Using a powerful phrase such as “Is there anything I can do to help?” serves various purposes. The first is asking instead of stating a command or an order is considered one of the best ways to calm someone that is upset, subsequently being more receptive and open. Additionally, this will tell the person you are willing to listen to them, you are acknowledging that their feelings are important and you are giving them a chance to speak their mind.
“Let’s see if we can solve this together”
When someone is upset, their minds go very fast. They can feel like they are under attack and everyone is potentially against them. As we discussed, most of the time people who are upset get to feel alone and perceive the problem only affects them and no one else. If this is the case, always try reassuring and lending a helping hand.
According to productivitytheory.com, “Being upset correlates to a problem, but problems have solutions. Listen to the problem and offer a solution. Tell them that you would love to help, and aim to solve the problem together. Working together makes the upset person feel as if they aren’t the only ones who feel the burden of the problem.”
Why is this blog about how to calm someone down, important?
Knowing how to calm someone down is not an easy question to answer especially if the person is angry or visibly upset at us and while engaging with them we can feel how we are also reacting emotionally to the situation.

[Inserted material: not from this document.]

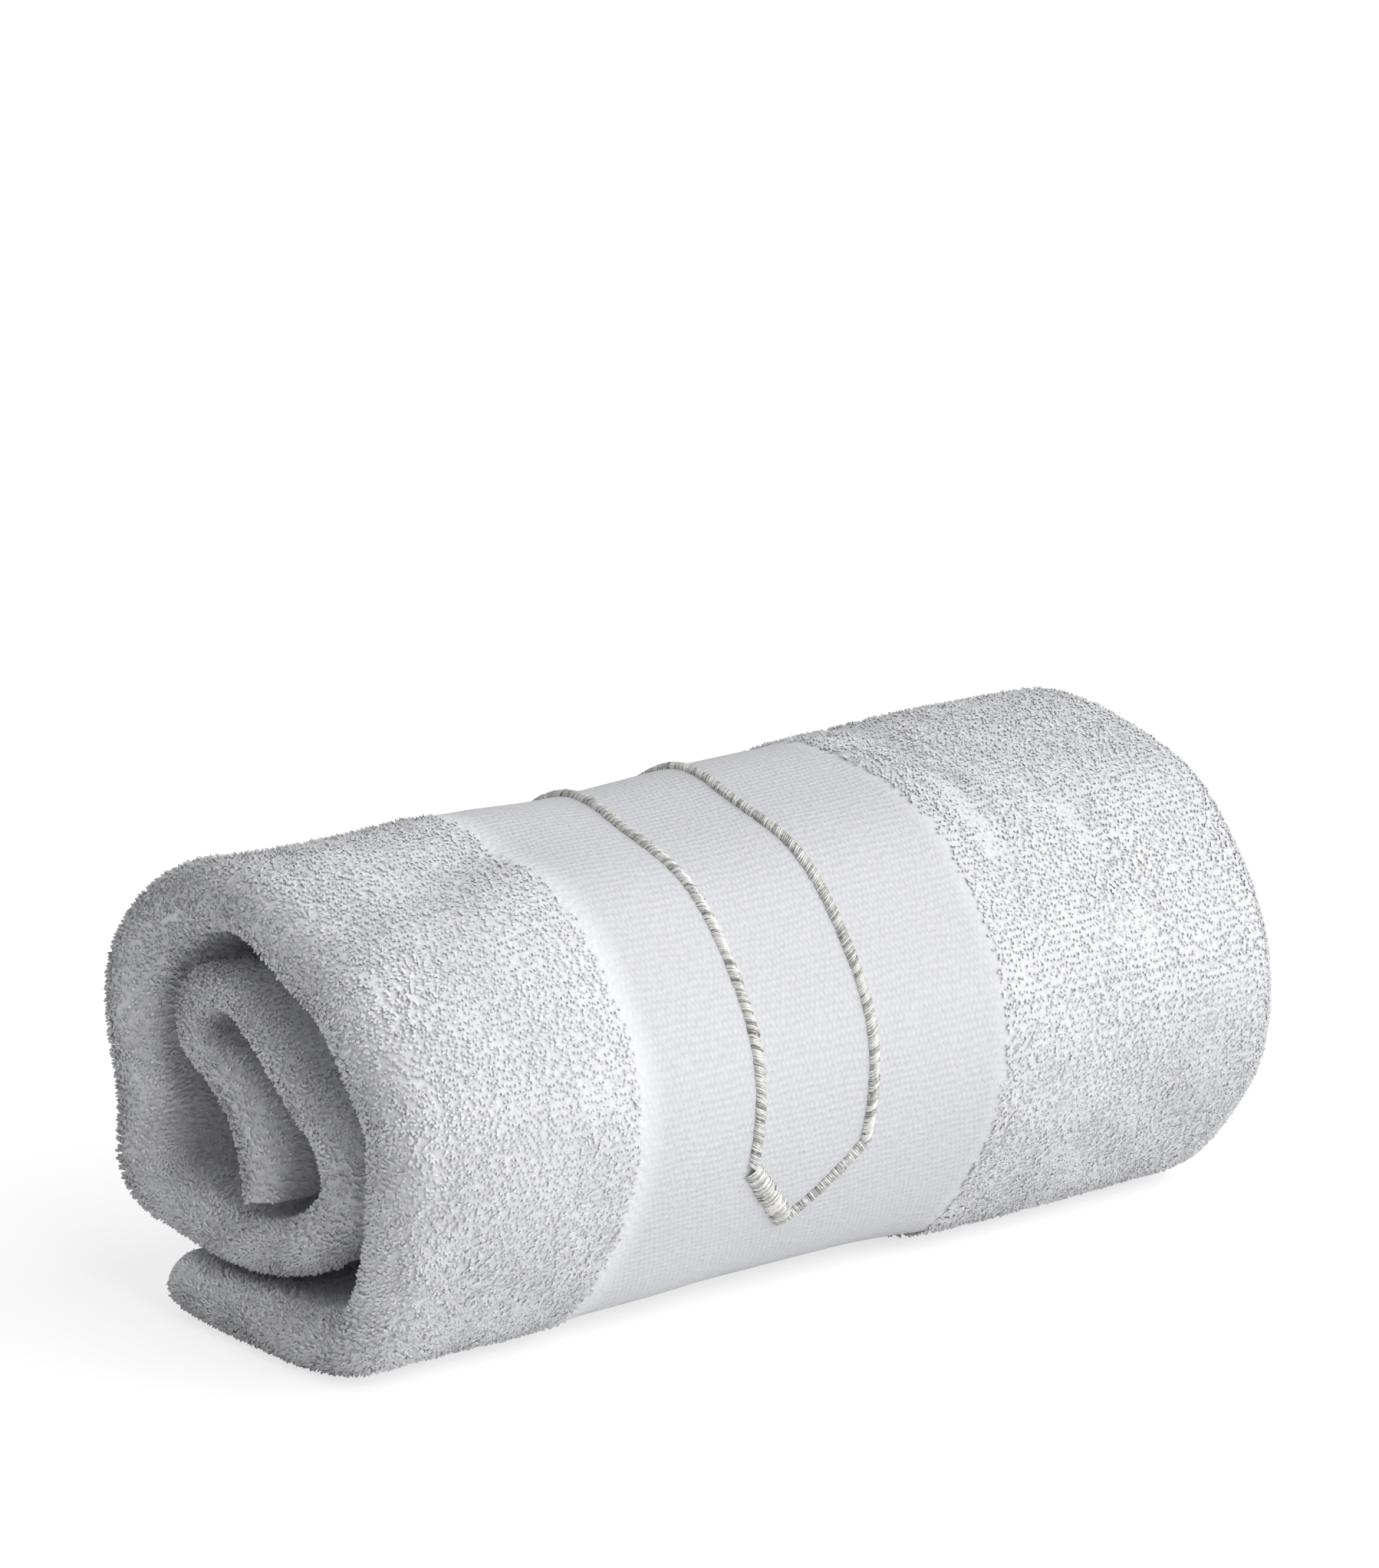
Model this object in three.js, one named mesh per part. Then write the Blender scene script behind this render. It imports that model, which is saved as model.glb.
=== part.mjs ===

If you really want to help someone to calm down, you need to start by being calm yourself so you can help, eventually, to calm them down.
Helping them breathe, offering help, letting them vent, listening to what they have to say, showing you care and understand, are some of the tips on how to calm someone down. Practice them whenever the opportunity arises and you can probably prevent many situations from escalating or getting worse. However, you need to learn to read the context and if it is required from you to intervene and help or step back and wait for the emotional outburst to pass, otherwise it can make the person feel that you are being intrusive, which can eventually lead to them being more defensive.